Corona und kein Ende?
Im Februar „feiert“ das Corona-Virus seinen zweiten Geburtstag. Auch wenn die Herkunft nach wie vor umstritten ist, wütet das Virus weiter. Der jetzt leider schon vierte Anstieg hängt Bayern die rote Laterne um und lässt den RKI-Präsidenten Lothar Wieler ein „sehr schlimmes Weihnachtsfest“ befürchten.
Wie steht es in dieser Zeit um die Zahnmedizin? Unsere Berufsgenossenschaft, die Berufsgenossenschaft für Gesundheitsdienst und Wohlfahrtspflege (BGW), hat aktuelle Infektionszahlen veröffentlicht. Danach beträgt unsere Inzidenz für 2021 (bis zum 31. August) 99 Infizierte von 100.000 Zahnärztinnen und Zahnärzten sowie Teammitgliedern. Gegenüber der Ganzjahresinzidenz 2020 haben wir damit zwar 2,6-mal mehr Infizierte zu beklagen, aber eben auch deutlich weniger, als es der 6-fach höheren Infektiosität der Delta-Variante entsprechen würde. Der Titel „mit Abstand sicherster Gesundheitsberuf“ gebührt uns damit nach 2020 zum zweiten Mal.
Therapeutische Praxen kommen nach den BGW-Zahlen auf eine Inzidenz von 282, niedergelassene Ärzte auf 434. Ursächlich verstorben sind bei den Ärzten leider 11, bei den Therapeuten leider 3, bei uns niemand.
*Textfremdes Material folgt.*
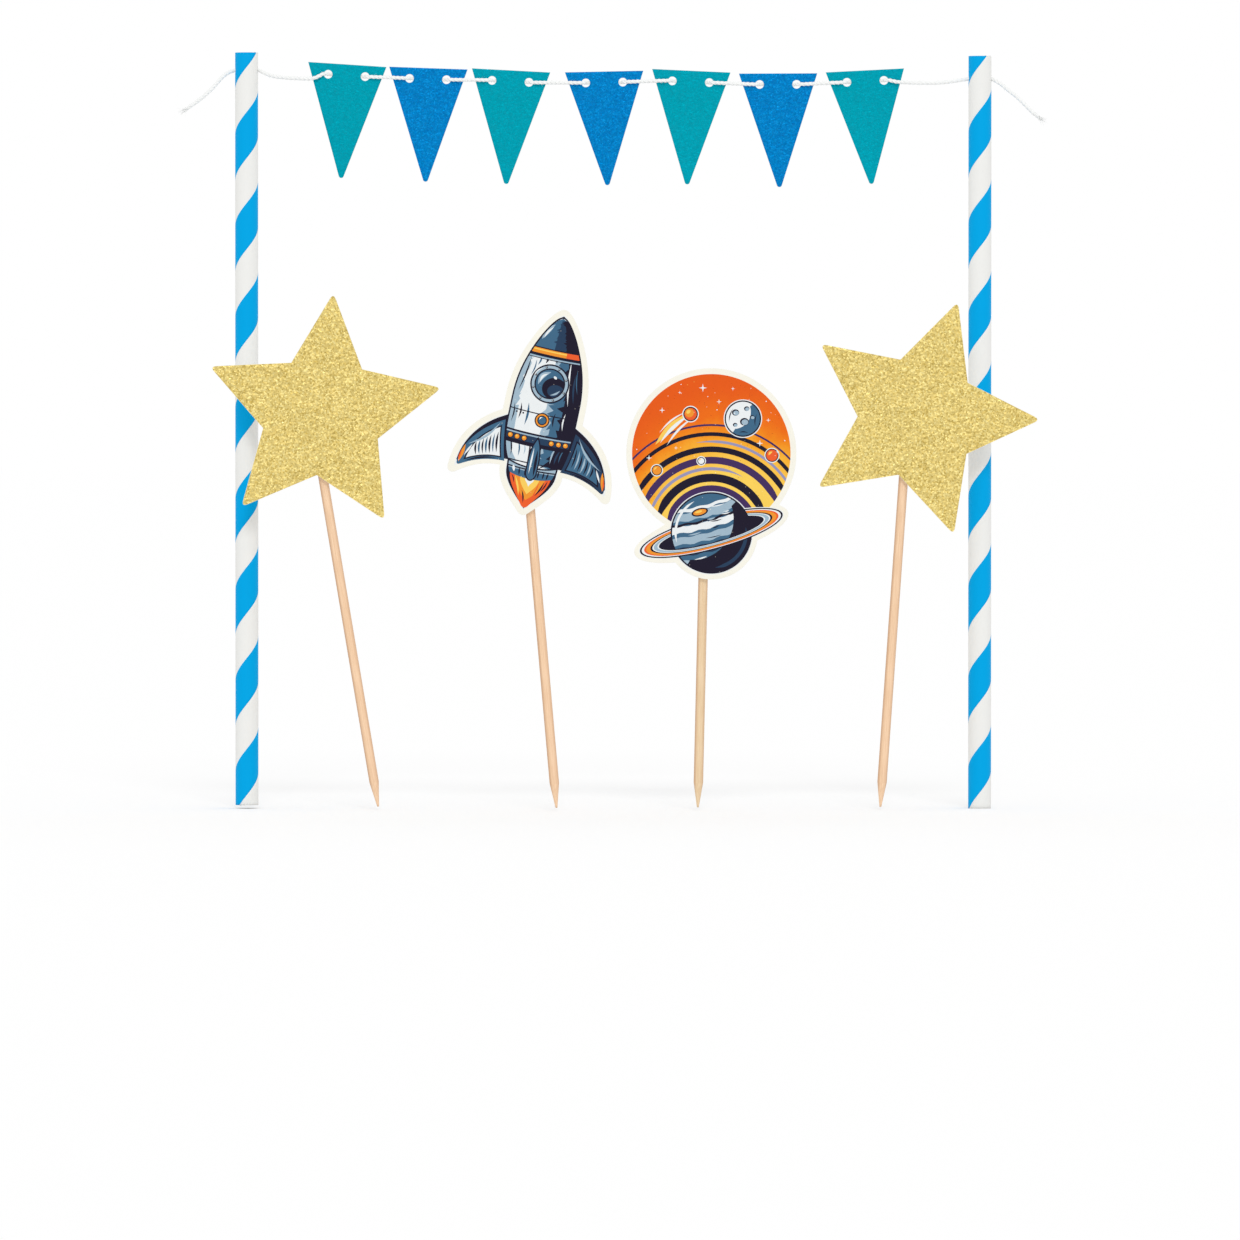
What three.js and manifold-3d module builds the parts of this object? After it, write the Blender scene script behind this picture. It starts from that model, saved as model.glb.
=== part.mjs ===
// A cake topper set: a bunting of seven glitter pennants threaded on a twine between two paper straws,
// and in front of it four bamboo picks, which carry two glitter stars and two printed cards.
// Sizes are in millimetres. X runs from the left straw to the right one, the front faces -Y and Z is up.
// The origin is midway between the two straws, at the height where they come out of what they are planted in.

import * as THREE from 'three';
import { mergeVertices } from 'three/addons/utils/BufferGeometryUtils.js';
import Module from 'manifold-3d';

const wasm = await Module();
wasm.setup();

// Clearance between two pieces that touch on the real object
const GAP = 0.3;

// Straws: plain paper drinking straws. Each is planted to its own depth below the origin.
const STRAW_DIAMETER = 6;
const STRAW_WALL = 0.45;
const STRAW_LENGTH = 197;
const STRAW_SPACING = 192;
const STRAW_DEPTH = { left: 27.5, right: 28.4 };
const STRAW_SIDES = 32;

// Twine: it passes through a hole in each straw, whose heights above the origin are given here
const TWINE_DIAMETER = 1;
const TWINE_SIDES = 8;
const TWINE_HEIGHT = { left: 164.9, right: 162.6 };
const TWINE_HOLE_SIDES = 12;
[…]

Der große Dank gilt allen in unserem schönen Beruf, die das möglich gemacht haben: Zahnmedizin kann Hygiene – und unsere Praxen sind ein sehr sicherer Ort.
Aber gerade weil die vierte Welle die bislang härteste ist und die Delta-Variante die bislang infektiöseste, müssen wir einen kühlen Kopf bewahren und unsere große Professionalität voll ausspielen. Dazu gehört dann auch, dass unsere Praxen dem ärztlichen Ethos ohne Wenn und Aber folgen. Wir können die Patientinnen und Patienten nach einer Infektion fragen und wir können Tests anbieten, aber wir können niemanden, der unsere Hilfe braucht, wegschicken. Und nein, die Prävention ist kein verzichtbares Wellness-Add-on, sondern die wirksamste zahnärztliche Behandlung, die wir in 150 Jahren wissenschaftlicher Zahnmedizin entwickelt haben. Hier gilt, was die Deutsche Gesellschaft für Zahn-, Mund- und Kieferheilkunde in ihrer wegweisenden „Perspektive Zahnmedizin 2030“ auf die kurze Formel bringt: „Es gibt nur EINE Zahnmedizin!“ Genau. Und eben keine „notwendige“ und eine „was auch immer“ Zahnmedizin.
Die vierte Welle erfordert besondere Aufmerksamkeit für die Risikogruppen unter unseren Patienten. Die Deutsche Gesellschaft für Alterszahnmedizin empfiehlt deshalb, Pflegebedürftige in ihrer Häuslichkeit aktuell nur in einem „2G+“-Setting zu besuchen. Geimpft oder genesen mit tagesaktuellem negativem Schnelltest. Es gilt unbedingt zu verhindern, dass die Mundgesundheit in der Pflege wieder in den Lockdown geschickt wird, wie das leider jetzt schon mehrfach geschehen ist.
Der „Arzt“ und die „Medizin“ kommen in unserer Berufsbezeichnung vor. Wenn das mehr sein soll – und es ist natürlich mehr! – als ein Lippenbekenntnis, dann können wir noch etwas anderes für unsere Gesellschaft tun: Wir können beim Boostern helfen. Die Ärztinnen und Ärzte schaffen es selbst an den besten Tagen nur, 1 Prozent der Deutschen zu impfen. Wenn sich jetzt alle ab 18 Jahren auffrischen sollen und vielleicht bald auch die kleineren Kinder geimpft werden, dauert das viel zu lange. Die Präsidentinnen und Präsidenten im Vorstand der Bundeszahnärztekammer haben mit großer Entschlossenheit gesagt: Wir helfen! Jetzt ist es an der Politik, schnell alle Hindernisse aus dem Weg zu räumen. Wohlwissend um die Schwierigkeiten: Es wird holprig, es wird bürokratisch, es wird alles, was Deutschland in den vergangenen zwei Jahren ausgezeichnet hat, aber es wird nicht ohne uns gehen.
Songtexte sind die Poesie der Gegenwart und jede Lebenserfahrung bestätigt die deutschen Metalcore-ler von Caliban, die singen „There is just one constant, nothing is forever“. Auch dieses Virus nicht!